C'est l'accumulation de travail et d'auditions qui m'a permis d'arriver à cette conclusion.

Vous trouverez également dans ce rapport beaucoup de références au passé et aux analyses, notamment, de Karl Polanyi. Ce n'est pas de la nostalgie de ma part, c'est juste que ces analyses sont parfois beaucoup plus opérantes pour aujourd'hui que nombre d'analyses contemporaines.

J'aurais aimé aller plus loin sur l'analyse de la situation préfasciste. Polanyi s'interroge : comment le fascisme est apparu comme une solution dans un système en panne ? Comment les fondamentaux de nos systèmes de pensée ont été dissous ? Cela mériterait une étude en profondeur.

Enfin, concernant les préconisations, je ne les ai rédigées que parce que vous les réclamiez et aussi parce que c'est le rôle du Parlement de proposer des voies de sortie. Mais elles ont peu de chance d'être appliquées.

Cela va dans le sens de votre idée de lanceur d'alerte.

M. Roger Karoutchi, président. - Je voudrais ajouter quelque chose, concernant ce fameux fonds de crise et les 50 milliards prévus pour faire face aux faillites en Europe. Cela peut paraître beaucoup mais il faut comparer ce qui est comparable et, justement, je rappelle qu'en 2008, il a fallu injecter en France 400 milliards pour sortir de la crise de 2008. C'est là que la différence entre « petite » et « grosse » crise est opérante.

Notre attentisme va nous jouer des tours, tout comme l'aveuglement des médias. Rappelez-vous : lorsque Mussolini est arrivé au pouvoir en Italie, c'était la crise financière, le système bancaire italien s'était effondré, la presse italienne saluait l'arrivée au pouvoir d'un leader autoritaire qui devait être provisoire. Finalement, l'Italie l'a gardé 20 ans....

Ce que vous disiez, Monsieur le rapporteur, tout à l'heure est édifiant : non seulement la dette augmente, mais en plus, les gens n'ont aucune contrepartie en termes de confort et de niveau de vie.

M. Pierre-Yves Collombat, rapporteur. - Absolument. J'aurais dû d'ailleurs insister tout à l'heure : le point central c'est que toute cette liquidité injectée ne va pas dans l'économie. Elle ne sert qu'à faire monter les prix de biens existants, sans permettre de faire produire de nouvelles richesses. D'où certaines préconisations du rapport qui visent à remettre le système financier au service du financement de l'économie.

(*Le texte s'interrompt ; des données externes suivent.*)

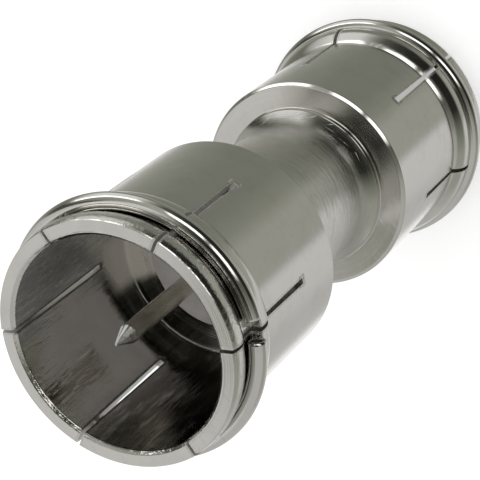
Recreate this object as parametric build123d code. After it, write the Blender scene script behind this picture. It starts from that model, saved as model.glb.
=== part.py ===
from build123d import *
from math import degrees
import os

# Push-on F adapter, male to male: a turned brass body with a slotted mouth at
# each end, a split wire ring round each mouth, a centre pin pointed at both
# ends and two flanged insulators that hold the pin. The body stands on its
# lower mouth, with Z along its axis. All sizes are in millimetres.

# Mouth that pushes over a 3/8 inch threaded port
bore_diameter = 9.5
bore_depth = 9.0
mouth_chamfer = 0.08
floor_chamfer = 0.2

# Lip in front of the ring groove
tip_wall = 0.65
lip_bulge = 0.1
lip_round = 0.35
lip_length = 0.88

# Spring ring and its groove
ring_wire_diameter = 0.76
ring_wire_sides = 16
ring_seat_gap = 0.02
ring_gap = 0.87
ring_gap_turn = 4.0
ring_end_chamfer = 0.1
groove_wall = 0.38
groove_lead = 0.42

# Flange behind the ring, with its flare down to the barrel
flange_rise = 0.44
flange_land = 0.22
flange_chamfer = 0.1
flare_length = 1.0

# Barrel, its end wall, and the neck with a hub at each end
barrel_wall = 0.41
web_thickness = 0.9
shoulder_chamfer = 0.18
neck_length = 8.0
neck_wall = 1.23
hub_rise = 0.4
hub_height = 0.3
hub_blend_length = 1.2

# Saw cuts that part the fingers, each right across the mouth. The fingers are set
# inwards after the sawing, so a cut is narrower at the mouth than at its root.
saw_cut_count = 3
slot_root_width = 0.25
slot_mouth_width = 0.14
finger_root_length = 2.2
saw_offset = 0.3
saw_offset_turn = 50.0
lower_mouth_turn = 40.0
lower_ring_turn = 220.0

# Insulators
stem_diameter = 4.6
stem_fit_gap = 0.02
stem_end_gap = 0.05
rim_width = 0.95
rim_thickness = 0.3
rim_chamfer = 0.05

# Centre pin, with a thicker middle that both insulators hold
pin_diameter = 0.86
pin_middle_diameter = 1.3
pin_fit_gap = 0.02
pin_recess = 0.15
pin_cone_length = 1.0
pin_point_diameter = 0.1

# Radii worked out from the sizes above
bore_radius = bore_diameter / 2
tip_radius = bore_radius + tip_wall
lip_radius = tip_radius + lip_bulge
groove_radius = bore_radius + groove_wall
barrel_radius = bore_radius + barrel_wall
flange_radius = barrel_radius + flange_rise
stem_radius = stem_diameter / 2
stem_bore_radius = stem_radius + stem_fit_gap
neck_radius = stem_bore_radius + neck_wall
hub_radius = neck_radius + hub_rise
rim_radius = stem_radius + rim_width
wire_radius = ring_wire_diameter / 2
ring_radius = groove_radius + ring_seat_gap + wire_radius
pin_radius = pin_diameter / 2
pin_middle_radius = pin_middle_diameter / 2
pin_hole_radius = pin_middle_radius + pin_fit_gap

# Depths worked out from the sizes above, each from the mouth face inwards
groove_front_depth = lip_length + groove_lead
groove_back_depth = groove_front_depth + ring_wire_diameter + 2 * ring_seat_gap
ring_depth = groove_back_depth - ring_seat_gap - wire_radius
flare_start_depth = groove_back_depth + flange_land
flare_end_depth = flare_start_depth + flare_length
slot_depth = bore_depth - finger_root_length
barrel_length = bore_depth + web_thickness
hub_depth = barrel_length + hub_height
neck_start_depth = hub_depth + hub_blend_length
middle_depth = barrel_length + neck_length / 2
stem_end_depth = middle_depth - stem_end_gap
rim_face_depth = bore_depth - rim_thickness
overall_length = 2 * middle_depth


def half_body():
    """Half of the body, turned about Z, with its mouth face at Z = 0 and open upwards."""
    face_start = (bore_radius + mouth_chamfer, 0)
    face_end = (tip_radius, 0)
    lip_start = (lip_radius, -lip_round)
    flare_start = (flange_radius, -flare_start_depth)
    flare_end = (barrel_radius, -flare_end_depth)
    hub_edge = (hub_radius, -hub_depth)
    neck_start = (neck_radius, -neck_start_depth)
    with BuildPart() as half:
        with BuildSketch(Plane.XZ):
            with BuildLine():
                Line(face_start, face_end)
                TangentArc(lip_start, face_end, tangent=(0, 1))
                Polyline(
                    lip_start,
                    (lip_radius, -lip_length),
                    (groove_radius, -groove_front_depth),
                    (groove_radius, -groove_back_depth),
                    (flange_radius - flange_chamfer, -groove_back_depth),
                    (flange_radius, -groove_back_depth - flange_chamfer),
                    flare_start,
                )
                TangentArc(flare_start, flare_end, tangent=(0, -1))
                Polyline(
                    flare_end,
                    (barrel_radius, -barrel_length + shoulder_chamfer),
                    (barrel_radius - shoulder_chamfer, -barrel_length),
                    (hub_radius, -barrel_length),
                    hub_edge,
                )
                TangentArc(neck_start, hub_edge, tangent=(0, 1))
                Polyline(
                    neck_start,
                    (neck_radius, -middle_depth),
                    (stem_bore_radius, -middle_depth),
                    (stem_bore_radius, -bore_depth),
                    (bore_radius - floor_chamfer, -bore_depth),
                    (bore_radius, -bore_depth + floor_chamfer),
                    (bore_radius, -mouth_chamfer),
                    face_start,
                )
            make_face()
        revolve(axis=Axis.Z)
    return half.part


def saw_cut(turn):
    """Thin wedge across a mouth at Z = 0. The cuts of a mouth cross a little off its axis."""
    mouth = slot_mouth_width / 2
    root = slot_root_width / 2
    section = Polyline(
        (-mouth, lip_length),
        (mouth, lip_length),
        (mouth, 0),
        (root, -slot_depth),
        (-root, -slot_depth),
        (-mouth, 0),
        close=True,
    )
    blade = extrude(Plane.YZ * make_face(section), amount=2 * flange_radius, both=True)
    crossing = Vector(saw_offset, 0, 0).rotate(Axis.Z, saw_offset_turn)
    return Pos(crossing) * Rot(0, 0, turn) * blade


def slotted_half(mouth_turn):
    """Half body whose wall is parted into fingers, the first slot at mouth_turn."""
    half = half_body()
    for i in range(saw_cut_count):
        half = half - saw_cut(mouth_turn + i * 180 / saw_cut_count)
    return half


def spring_ring(slot_turn):
    """Split ring of wire behind the lip, with its gap over the slot at slot_turn. The wire's
    many sides stand in for its round section and keep the facets few."""
    gap_angle = degrees(ring_gap / ring_radius)
    wire = Plane.XZ * Pos(ring_radius, -ring_depth) * RegularPolygon(wire_radius, ring_wire_sides)
    hoop = revolve(wire, axis=Axis.Z, revolution_arc=360 - gap_angle)
    cut_ends = hoop.faces().filter_by(GeomType.PLANE).filter_by(Axis.Z, reverse=True)
    hoop = chamfer(cut_ends.edges(), ring_end_chamfer)
    return Rot(0, 0, slot_turn + ring_gap_turn + gap_angle / 2) * hoop


def insulator():
    """Flanged bush: its rim lies on the bore floor and its stem fills half the neck."""
    outline = Polyline(
        (pin_hole_radius, -rim_face_depth),
        (rim_radius - rim_chamfer, -rim_face_depth),
        (rim_radius, -rim_face_depth - rim_chamfer),
        (rim_radius, -bore_depth),
        (stem_radius, -bore_depth),
        (stem_radius, -stem_end_depth),
        (pin_hole_radius, -stem_end_depth),
        close=True,
    )
    return revolve(Plane.XZ * make_face(outline), axis=Axis.Z)


def center_pin():
    """Pin pointed at both ends, a little short of both mouth faces. Its thicker middle
    ends flush with the insulators' rims."""
    low = pin_recess
    high = overall_length - pin_recess
    low_shoulder = rim_face_depth
    high_shoulder = overall_length - rim_face_depth
    point_radius = pin_point_diameter / 2
    outline = Polyline(
        (0, low),
        (point_radius, low),
        (pin_radius, low + pin_cone_length),
        (pin_radius, low_shoulder),
        (pin_middle_radius, low_shoulder),
        (pin_middle_radius, high_shoulder),
        (pin_radius, high_shoulder),
        (pin_radius, high - pin_cone_length),
        (point_radius, high),
        (0, high),
        close=True,
    )
    return revolve(Plane.XZ * make_face(outline), axis=Axis.Z)


def at_upper_mouth(shape):
    """Puts a shape made round a mouth at Z = 0 at the upper end."""
    return Pos(0, 0, overall_length) * shape


def at_lower_mouth(shape):
    """Puts a shape made round a mouth at Z = 0 at the lower end, upside down."""
    return mirror(shape, about=Plane.XY)


upper_half = at_upper_mouth(slotted_half(0))
lower_half = at_lower_mouth(slotted_half(lower_mouth_turn))

parts = {
    "adapter_body": upper_half + lower_half,
    "center_pin": center_pin(),
    "insulator_top": at_upper_mouth(insulator()),
    "insulator_bottom": at_lower_mouth(insulator()),
    "spring_ring_top": at_upper_mouth(spring_ring(0)),
    "spring_ring_bottom": at_lower_mouth(spring_ring(lower_ring_turn)),
}

os.makedirs("parts", exist_ok=True)
for name, part in parts.items():
    export_step(part, f"parts/{name}.step")
    print(name, round(part.volume, 3), "mm3")
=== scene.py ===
"""Push-on coaxial F adapter, male to male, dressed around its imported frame.

Laid out as an add-on and run as a script. Every length is in metres, with Z along the
adapter's axis and the lower mouth standing on the floor at Z = 0.
"""

from math import atan2, cos, pi, radians, sin

import bmesh
import bpy
from bpy.props import FloatProperty, FloatVectorProperty, IntProperty, PointerProperty
from mathutils import Matrix, Vector


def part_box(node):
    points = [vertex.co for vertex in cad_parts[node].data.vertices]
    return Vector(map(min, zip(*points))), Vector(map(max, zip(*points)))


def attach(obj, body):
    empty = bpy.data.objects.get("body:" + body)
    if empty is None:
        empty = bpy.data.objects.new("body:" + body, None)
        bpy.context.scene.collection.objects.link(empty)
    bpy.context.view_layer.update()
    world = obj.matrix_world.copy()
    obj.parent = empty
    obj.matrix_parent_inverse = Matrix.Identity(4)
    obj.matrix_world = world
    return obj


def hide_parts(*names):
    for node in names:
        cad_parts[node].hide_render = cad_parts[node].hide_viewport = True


bl_info = {
    "name": "Push-on F Adapter",
    "version": (1, 0, 0),
    "blender": (4, 5, 0),
    "location": "3D View > Sidebar > F Adapter",
    "description": "Makes a slotted push-on coaxial adapter and the stage that it stands on",
    "category": "Object",
}

MM = 0.001
BODY = "root"

# Colours of the white stage, how much the seen floor is lifted, and the light from all round
WHITE = (1.0, 1.0, 1.0, 1.0)
FLOOR_PAINT = (0.8, 0.8, 0.8, 1.0)
FLOOR_LIFT = 0.42
SKY_LIGHT = 0.85

# How finely the meshes are divided, and the angle in degrees above which an edge stays sharp
BODY_SEGMENTS = 288
PIN_SEGMENTS = 96
INSULATOR_SEGMENTS = 144
FLOOR_SEGMENTS = 96
TENT_SUBDIVISIONS = 5
CORNER_STEPS = 4
RING_POINTS = 420
WIRE_SIDES = 40
BLADE_POINTS_ACROSS = 110
BLADE_POINTS_DOWN = 60
CREASE = 35

# Largest share of a side that a round takes, and where the round's neighbour lies beside it
ROUND_SHARE = 0.3
NEIGHBOUR_REACH = 1.4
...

Mme Marie Mercier. - Merci pour ce rapport intéressant. J'ai une préoccupation : le premier parti politique en France aujourd'hui c'est l'abstention. Nos concitoyens ne vont pas voter.

Qui donne de l'espoir aux jeunes aujourd'hui ? C'est la jeune militante écologiste suédoise Greta Thunberg. Je trouve cela inquiétant. Comme le dit le président, nous sommes assis sur un volcan.

Alors à moins de vous demander de vous faire greffer deux tresses, cher rapporteur, je me demande comment nous allons faire pour « fracasser les consciences ». Ce qui est inquiétant, c'est ce paradoxe entre la vision crépusculaire que vous nous décrivez et les espoirs suscités par ce genre de personnes. Même si l'écologie est bien, à juste titre, l'une des premières priorités des Français.

M. Jean-Raymond Hugonet- Pour moi, cette jeune Greta fait partie des épisodes qui passent comme les séries à la télévision et dont on attend simplement le prochain épisode. La première préoccupation des Français aujourd'hui, ce n'est plus la sécurité, l'emploi ou le logement, c'est la santé.

Allez écouter les manifestants qui vont défiler aujourd'hui devant le Sénat !

Pour moi, il y a une seule façon d'arrêter ces singeries, c'est l'autorité. Sinon, comme l'évoquait le président, c'est une autre ombre qui se profile : c'est la guerre.

Rappelez-vous de la grande époque de Dexia. Alors maire en 2001, j'ai eu affaire à ces gens qui venaient dans nos collectivités condescendre à prêter de l'argent aux élus que nous sommes. Qui aurait, alors, prédit l'effondrement de Dexia, qui nous a, par ailleurs, coûté cher ?

Nous sommes dans un système qui a perdu la boule, qui amène à la tête de l'État un personnage qui est exactement ce que les Français exècrent : un énarque et un banquier.

C'est donc un système dit démocratique qui amène à la Présidence de la République un homme qui ne représente pas le choix de la majorité des Français. Les trois derniers présidents ont d'ailleurs été élus par un concours de circonstances. Quel sera le prochain ?

M. Yannick Vaugrenard- Je voudrais juste revenir sur le fond du rapport et la raison d'être de la délégation à la prospective.

Cela fait deux fois que le prix Nobel d'économie a été remis à un Français : Jean Tirole puis, il y a quelques jours, Esther Duflo. La France compte d'éminents économistes, parmi lesquels Thomas Piketty, qui vient de publier un ouvrage extrêmement documenté.

Pourquoi ne pas les auditionner et ainsi poursuivre le travail de notre collègue ?

M. Roger Karoutchi, président. - Nous pourrions en effet entendre Esther Duflo. Merci à nouveau, Monsieur le rapporteur. Votre rapport nous interpelle. Il sera publié en votre nom personnel mais il engage la délégation à poursuivre ses travaux.